# Sudden Kneading Behavior



## djf052 (May 17, 2010)

I picked up Marley from a rescue organization, neutered, last May. She'd just finished weaning a liter. She's only about 22 months old now. She does not especially like to be picked up and does not cuddle nor sleep with me, but she follows me around everywhere and is always trying to play with my feet. She's not afraid of anyone, runs up to see who it is, and she barely jumps at loud noises, but instead runs up to check it out. And see if she can make it make the noise again. I have never seen her rub her head or body on anything. She does not rub against my or anyone else's leg. Until a couple weeks ago, I had never witnessed her kneading anything either. Suddenly out of nowhere she started doing it. Mostly in the morning, while I'm still in bead. She'll do the blankest, my thighs, my chest, my face. Vigorously too, like she's pumping up an air mattress. I've seen cats do that. I know it's normal, but anyone have any idea what would prompt her to suddenly start doing it?


----------



## swimkris (Jul 17, 2010)

One of my cats picked up kneading & "nursing" from watching my other cat do it. So maybe your cat saw one of the kittens doing it and decided to give it a go?


----------



## djf052 (May 17, 2010)

The last time she saw her kittens was last May shortly before I got her. She's never kneaded at least since then, until she started doing it about 10 days ago.


----------



## swimkris (Jul 17, 2010)

Has she been fixed since the litter? She might be in heat.


----------



## Susan (Mar 29, 2010)

She might have encountered something (smell, texture) that reminded her of when she was a kitten. For example, my Muffin used to knead when she was a baby, but mostly on this one fuzzy blanket. I had put the blanket away over a year ago, and she hasn't kneaded in about the same time. I happened to have the blanket out again about a month ago, and as soon as she encountered the blanket, she started kneading again. I was surprised, but I have since left the blanket out for her. So, perhaps your Marley came upon something (a blanket or another material) that reminded her of something in her kittenhood (before you adopted her), which prompted her to start kneading again.


----------



## Carmel (Nov 23, 2010)

Does she do that all the time now? Maybe she just caught on to how great it is! Haha. My cat hardly ever does it, except when she's really happy sitting in bed with me... maybe your cat has just reached a new level of trust and contentment!


----------



## djf052 (May 17, 2010)

No, she was fixed before I got her, and she didn't come with anything from her previous life. The only thing different lately is that starting about a month ago I switched her from a never empty bowl of dry food to 5.5 - 6 ounces/day of high quality canned food. Several brands and varieties. She only held out for about 18 hours before she gave in -- completely, so it turned out to be a cold turkey switch, which wasn't the plan, but hey, who's complaining?


----------



## djf052 (May 17, 2010)

Actually, she only does it on my bed, mostly in the morning, but I have seen her do it in the evening. She will not sleep with me. She mostly does it to me in the morning.


----------



## swimkris (Jul 17, 2010)

djf052 said:


> Actually, she only does it on my bed, mostly in the morning, but I have seen her do it in the evening. She will not sleep with me. She mostly does it to me in the morning.

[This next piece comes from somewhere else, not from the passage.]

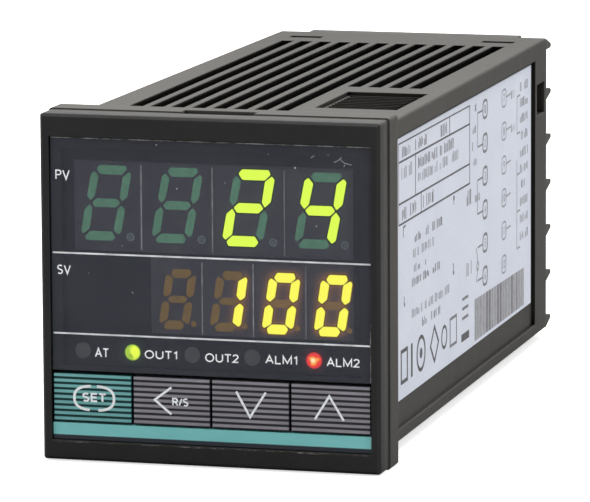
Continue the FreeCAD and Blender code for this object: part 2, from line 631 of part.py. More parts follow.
# -------------------------------------------------------------- the keys
for i, name in enumerate(("key_set", "key_shift", "key_down", "key_up")):
    key = new_body(name)
    cx = "(%s - 1.5) * key_pitch" % i
    left, right = cx + " - key_wide / 2", cx + " + key_wide / 2"
    if i == 0:
        left += " - key_extra"
    if i == 3:
        right += " + key_extra"
    along_y(key, PAD, name + "_cap", rect(left, right, "-key_low", "-key_top"), "-key_at", "-key_back")
    along_y(
        key, PAD, name + "_boss",
        rect(cx + " - boss_wide / 2", cx + " + boss_wide / 2", "-key_mid - boss_tall / 2", "-key_mid + boss_tall / 2"),
        "-key_back", "-boss_end",
    )
    groove = along_x(
        key, POCKET, name + "_groove",
        [
            ("-key_at - 0.3", "-rib_first + rib_wide / 2"),
            ("-key_at - 0.3", "-rib_first - rib_wide / 2"),
            ("-key_at + rib_deep", "-rib_first - rib_wide / 4"),
            ("-key_at + rib_deep", "-rib_first + rib_wide / 4"),
        ],
        cx + " - key_wide / 2 - 1", cx + " + key_wide / 2 + 1",
    )
    pattern(key, groove, "Z_Axis", "rib_pitch * 7", 8, back=True)
    node(key)

# ------------------------------------------------- displays and switches
node(box("pv_display", "-digits_half", "digits_half", "-digits_at", "board_at", "upper_low", "upper_top"))
node(box("sv_display", "-lower_left", "digits_half", "-digits_at", "board_at", "-lower_low", "lower_top"))
lamps, lamp_holes = [], []
for tag, x in (("a", "-lamp_a"), ("b", "-lamp_b"), ("c", "-lamp_c"), ("d", "lamp_d"), ("e", "lamp_e")):
    body_lamp = rod("lamp_" + tag + "_stem", "y", "lamp_round", "-digits_at - 0.1", "digits_at + 0.1 + board_at", x, "-lamp_z")
    lamps.append(rounded("lamp_" + tag + "_light", body_lamp, 0.35, lambda e: e.Closed and abs(middle(e).y + 7.1) < 0.05))
    lamp_holes.append(rod("lamp_" + tag + "_hole", "y", "lamp_round + 0.08", "-digits_at - 1", "4", x, "-lamp_z"))
node(group("indicator_leds", *lamps))
shade = box("shade_plate", "-shade_half", "shade_half", "-digits_at", "-shade_back", "-shade_low", "-shade_top")
node(cut("led_holder", shade, group("shade_holes", *lamp_holes)))
frame_blank = box("surround_plate", "-shade_half", "shade_half", "-digits_at", "-shade_back", "-surround_low", "surround_top")
frame_upper = box(
    "surround_upper", "-digits_half - surround_gap", "digits_half + surround_gap", "-digits_at - 1", "-shade_back + 1",
    "upper_low - surround_gap", "upper_top + surround_gap",
)
frame_lower = box(
    "surround_lower", "-lower_left - surround_gap", "digits_half + surround_gap", "-digits_at - 1", "-shade_back + 1",
    "-lower_low - surround_gap", "lower_top + surround_gap",
)
node(cut("display_frame", frame_blank, group("surround_holes", frame_upper, frame_lower)))
node(box("display_board", "-digits_half", "digits_half", "board_at", "board_at + board_thick", "-front_board_tall", "front_board_tall"))
switches = []
for i in range(4):
    cx = "(%s - 1.5) * key_pitch" % i
    can = box("switch_can_%d" % i, cx + " - switch_half", cx + " + switch_half", "-switch_deep", "board_at", "-key_mid - switch_half", "-key_mid + switch_half")
    pin = rod("switch_pin_%d" % i, "y", "plunger_round", "-plunger_end", "plunger_end - switch_deep + 0.2", cx, "-key_mid")
    switches.append(fuse("switch_%d" % i, can, pin))
node(group("tact_switches", *switches))
node(box("display_header_left", "-control_x", "-control_x + header_wide", "board_at + board_thick", "board_at + board_thick + header_deep", "-header_tall", "header_tall"))
node(box("display_header_right", "power_x - header_wide", "power_x", "board_at + board_thick", "board_at + board_thick + header_deep", "-header_tall", "header_tall"))

# ----------------------------------------------------------- side boards
node(box("control_board", "-control_x - board_thick", "-control_x", "side_board_from", "side_board_to", "-side_board_tall", "side_board_tall"))
node(box("power_board", "power_x", "power_x + board_thick", "side_board_from", "side_board_to", "-side_board_tall", "side_board_tall"))
frame_plate = box("spacer_plate", "-control_x", "power_x", "spacer_from", "spacer_to", "-spacer_tall", "spacer_tall")
frame_hole = box("spacer_hole", "-7.5", "5.4", "spacer_from - 1", "spacer_to + 1", "-12", "12")
node(cut("rear_spacer", frame_plate, frame_hole))
node(box("insulation_sheet", "-barrier_x", "-barrier_x + barrier_thick", "8", "79", "-17.8", "17.8"))

# power board: supply and outputs, all standing on its inner face
P = "power_x"
can = rod("input_can", "x", "6", P + " - 19", "18.6", "25.5", "-9.5")
foot = rod("input_foot", "x", "5", P + " - 0.5", "0.5", "25.5", "-9.5")
node(fuse("input_capacitor", rounded("input_round", can, 0.7, lambda e: e.Closed), foot))
small = []
for tag, y, z in (("a", "38.5", "13.2"), ("b", "48.5", "13.2"), ("c", "28.5", "13.2")):
    stem = rod("filter_can_" + tag, "x", "4", P + " - 12.5", "12.5", y, z)
    small.append(rounded("filter_round_" + tag, stem, 0.5, lambda e: e.Closed))
node(group("filter_capacitors", *small))
# transformer: two E halves of ferrite round a bobbin with its winding
limb_top = box("ferrite_top", P + " - 14.5", P + " - 2.5", "37", "55", "3.6", "7.6")
limb_low = box("ferrite_low", P + " - 14.5", P + " - 2.5", "37", "55", "-15.6", "-11.6")
leg_a = box("ferrite_leg_a", P + " - 14.5", P + " - 2.5", "37", "40", "-15.6", "7.6")
leg_b = box("ferrite_leg_b", P + " - 14.5", P + " - 2.5", "52", "55", "-15.6", "7.6")
centre = box("ferrite_centre", P + " - 10.9", P + " - 6.1", "43.6", "48.4", "-12", "4")
node(fuse("transformer_core", limb_top, limb_low, leg_a, leg_b, centre))
coil_out = box("coil_out", P + " - 15.4", P + " - 1.6", "40.4", "51.6", "-10.4", "2.4")
coil_soft = rounded("coil_soft", coil_out, 1.6, lambda e: runs_along(e, "z"))
coil_in = box("coil_in", P + " - 11", P + " - 6", "43.5", "48.5", "-20", "20")
node(cut("transformer_winding", coil_soft, coil_in))
bob_low = box("bobbin_low", P + " - 16", P, "40.2", "51.8", "-11.5", "-10.4")
bob_top = box("bobbin_top", P + " - 16", P, "40.2", "51.8", "2.4", "3.5")
bob_hole = box("bobbin_hole", P + " - 11", P + " - 6", "43.5", "48.5", "-20", "20")
node(cut("transformer_bobbin", group("bobbin_flanges", bob_low, bob_top), bob_hole))
for name, z0, z1 in (("output_relay", "-17", "-7"), ("alarm_relay_one", "-5.5", "4.5"), ("alarm_relay_two", "6", "16")):
    blank = box(name + "_blank", P + " - 15.6", P, "59", "79", z0, z1)
    node(rounded(name, blank, 0.5, lambda e: not runs_along(e, "x") and middle(e).x < 0 or runs_along(e, "x")))
disc = rod("varistor_disc", "y", "5", "15.6", "3.4", P + " - 6.4", "10.6")
disc_soft = rounded("varistor_round", disc, 1.2, lambda e: e.Closed)
legs = [rod("varistor_leg_" + str(z), "x", "0.35", P + " - 4", "4", "17.3", str(z)) for z in (8.1, 13.1)]
node(fuse("varistor", disc_soft, *legs))
film = box("film_blank", P + " - 11", P, "7.5", "13.5", "-15.5", "-2.5")
node(rounded("film_capacitor", film, 0.6, lambda e: True))
fuse_rod = rod("fuse_rod", "z", "2.1", "-1", "11", P + " - 3.6", "22.4")
fuse_soft = rounded("fuse_round", fuse_rod, 0.6, lambda e: e.Closed)
wire = rod("fuse_wire", "z", "0.35", "-2.6", "14.2", P + " - 3.6", "22.4")
legs = [rod("fuse_leg_%d" % i, "x", "0.35", P + " - 3.6", "3.6", "22.4", z) for i, z in enumerate(("-2.4", "11.4"))]
node(fuse("fuse_resistor", fuse_soft, wire, *legs))
bridge = box("bridge_blank", P + " - 6.5", P, "7.5", "12.5", "0.5", "8.5")
node(rounded("bridge_rectifier", bridge, 0.4, lambda e: True))

# control board: measuring and logic, on its inner face
C = "-control_x"
node(box("microcontroller", C, C + " + 2", "20", "34", "-7", "7"))
node(box("memory_chip", C, C + " + 1.6", "41", "46", "-3", "2"))
node(group("optocouplers", *[box("opto_%d" % i, C, C + " + 3.5", "52", "58.4", str(z), str(z + 4.6)) for i, z in enumerate((-14.0, -4.0, 6.0))]))
node(rounded("crystal", box("crystal_blank", C, C + " + 3.5", "38", "49", "8.5", "12.8"), 1.5, lambda e: runs_along(e, "x")))
caps = []
for i, (y, z) in enumerate(((14.0, 13.0), (64.0, 12.0), (64.0, -12.0))):
    stem = rod("signal_can_%d" % i, "x", "2.4", C, "4.2", str(y), str(z))
    caps.append(rounded("signal_round_%d" % i, stem, 0.3, lambda e: e.Closed))
node(group("signal_capacitors", *caps))
node(box("amplifier_chip", C, C + " + 1.7", "68", "73", "-4.5", "4.5"))

# ------------------------------------------------------- check and write
doc.recompute()
for obj in doc.Objects:
    if "Invalid" in obj.State or "Error" in obj.State:
        raise RuntimeError("%s: %s" % (obj.Label, obj.State))
for obj in NODES:
    shape = obj.Shape
    if shape.isNull() or not shape.isValid() or not shape.Solids:
        raise RuntimeError("bad shape: " + obj.Label)
os.makedirs("parts", exist_ok=True)
for obj in NODES:
    obj.Shape.exportStep(os.path.join("parts", obj.Label + ".step"))
    b = obj.Shape.BoundBox
    print(
        "%-22s solids %2d volume %9.1f  x %7.2f %7.2f  y %7.2f %7.2f  z %7.2f %7.2f"
        % (obj.Label, len(obj.Shape.Solids), obj.Shape.Volume, b.XMin, b.XMax, b.YMin, b.YMax, b.ZMin, b.ZMax)
    )
print(len(NODES), "nodes")
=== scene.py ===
"""Looks of the panel temperature controller: finishes, display digits, legends, label print and board detail."""

import math
import random

import bmesh
import bpy
import numpy as np
from mathutils import Matrix, Vector


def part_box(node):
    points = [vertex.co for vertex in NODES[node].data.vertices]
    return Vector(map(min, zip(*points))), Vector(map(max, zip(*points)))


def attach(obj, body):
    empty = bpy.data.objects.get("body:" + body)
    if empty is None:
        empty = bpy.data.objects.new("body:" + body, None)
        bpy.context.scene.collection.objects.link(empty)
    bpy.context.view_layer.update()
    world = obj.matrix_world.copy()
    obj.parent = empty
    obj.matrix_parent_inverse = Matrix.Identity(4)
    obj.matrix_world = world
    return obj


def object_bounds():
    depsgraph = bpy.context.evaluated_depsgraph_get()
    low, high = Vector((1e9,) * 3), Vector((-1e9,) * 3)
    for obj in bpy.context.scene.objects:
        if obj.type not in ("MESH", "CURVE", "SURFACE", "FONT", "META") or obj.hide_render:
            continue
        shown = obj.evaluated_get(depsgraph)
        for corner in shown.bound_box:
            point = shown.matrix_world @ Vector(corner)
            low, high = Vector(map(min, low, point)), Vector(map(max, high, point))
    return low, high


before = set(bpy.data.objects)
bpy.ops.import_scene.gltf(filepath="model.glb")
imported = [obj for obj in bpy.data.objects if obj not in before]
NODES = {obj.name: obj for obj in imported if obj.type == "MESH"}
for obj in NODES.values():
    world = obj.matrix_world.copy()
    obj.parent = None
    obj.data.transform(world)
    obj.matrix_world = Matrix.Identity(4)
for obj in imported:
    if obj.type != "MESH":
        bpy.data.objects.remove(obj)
CAD_LO, CAD_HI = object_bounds()
scene = bpy.context.scene
MM = 0.001


def srgb(r, g, b):
    """0-255 display values as linear colour."""
    out = []
    for v in (r, g, b):
        v /= 255.0
        out.append(v / 12.92 if v <= 0.04045 else ((v + 0.055) / 1.055) ** 2.4)
    return tuple(out)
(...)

Then maybe she's just buttering you up with an early morning massage before you feed her?


----------



## marie73 (Jul 12, 2006)

Gigi suddenly started kneading the blankets around me just before she left. It was adorable, but I have no idea why it started, either.


----------



## djf052 (May 17, 2010)

It's OK, not adorable, but OK. When she starts doing it on my throat, then it's annoying.


----------



## paperbacknovel (Jun 9, 2010)

I think she's just gotten to the level where she trusts you and thinks of you as her "mommy"/caretaker, and being in bed with you in the morning just makes her very very happy and reminds her of being a kitten.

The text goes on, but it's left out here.